Sunday, May 4, 2014


"It's a dangerous road, Frodo, going out your door", said Bilbo, "you step into the road, and if you don't keep your feet, there is no knowing where you may be swept off to."...J.R.R. Tolkien, "The Lord of the Rings".

After a rather uneventful flight to Beijing and Chengdu, the trip to Kathmandu started off with a scare. In San Francisco, the Air China check in lady said I could check my big red roller all the way to Kathmandu. But when I got to the check in counter in Chengdu, the lady there looked at my ticket with a wide stare then started speaking into her walkie talkie in a tone I could only describe as stressed. She then looked at me and said you can't check your bag all the way through to Kathmandu, it's sitting in Terminal 2 and you have to go get it. Now, Chengdu is a big airport and Terminal 2 is close to a kilometer away from where I was, Terminal 1. So I had to run over there, with my carryon on my back, find where my bag was, ask directions where no one speaks english, somehow find where the bag was, get it, then run back to Terminal 1 and check it in, and go through security (no lines!!). I think I may have slightly strained my hamstring by doing this, but I made it with about 10 minutes to spare. By the time I reached the gate I was sweating like the perverbial pig. Whew!!  Let's hope that's the only scary part of the trip. 

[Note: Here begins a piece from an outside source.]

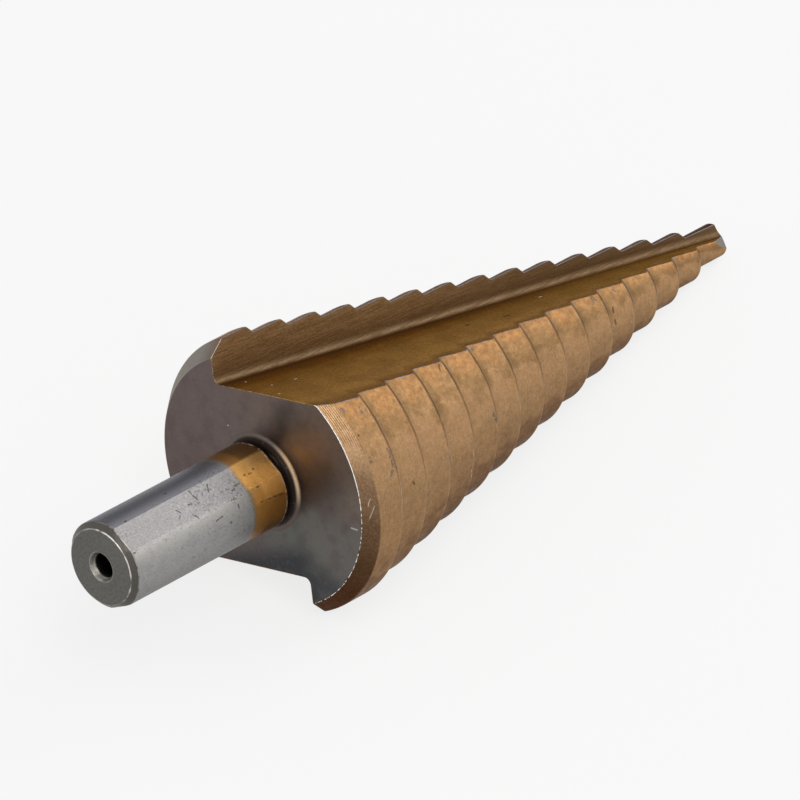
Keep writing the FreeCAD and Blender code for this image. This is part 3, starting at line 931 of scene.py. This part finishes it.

Mt Everest (I think) from the plane. 

And coincidentally, shortly after,

Arrived in Kathmandu on time, but my guide Nirajan was stuck in traffic. So got to hang around some of the local guides who were at the airport and had a good time with them. Nirajan showed up and drove me to our nice hotel, the Manaslu. It's near the Royal Palace. After a quick lunch of veggie curry, I went to the Thamel area. This is an old part of town with lots of really cool shops selling Nepalese jewelry, antiques, cashmere scarves and sweaters and really fine quality thankas. Lots of tourists there, mostly young euros who still believe in hippies, if you know what I mean. The local shopkeepers are really nice and aren't too high pressure like in other parts of the world. 

In Peru, baby llama is the wool of choice, but here in Nepal...

And then there was this little oddity...

After an almost equally long trip, Nance and Trina arrived. In the evening we were taken to a "Welcome dinner" hosted by our two guides, Nirajan and K.B.  The dinner consisted of some tasty Nepalese delicacies, all served on a big metal plate surrounding a mound of rice. There were fried potatoes, mo-mos (a dumpling), curry vegetables, curry chicken, wild boar (my favorite), a spinach dish, dahl, and lentil soup. During dinner we were entertained with some local music and dance. One of the dances was a guy dressed in a peacock suit, his arm extended out as the head of the peacock, which he used to grab small bills from the audience. That was by far the most entertaining part. 

Monday, the second day in Kathmandu, was a tour of the city's historic district. First we went to the famous Boudanath temple, a huge Buddhist stupa that was built in the 1st Century. This is the famous white stupa that supposedly has a piece of the Buddha's backbone somewhere inside (most of the important Buddhist buildings usually have to have a piece of the Buddha somewhere in them).  Here there were many pilgrims going around the stupa turning the prayer wheels. Both scions must always be clockwise. 

Next up on our whirlwind tour of Kathmandu was the Swayambhu temple, another 5th Century Buddhist temple. This one is on a hilltop with a gorgeous view of Kathmandu Valley. At this temple there are many monkeys hanging out, hassling tourists. 

Our last stop was Durbar square, with many temples, palaces and pidgeons. I'm not sure what the Nepalese love for pigeons is all about, but there are a lot of them here. 

Me and a Gurkha. 

1 comment:

  1. Whew...running from one terminal to another....don't ya just hate that!
    Love these pics. Really cool that you snapped Everest from the plane!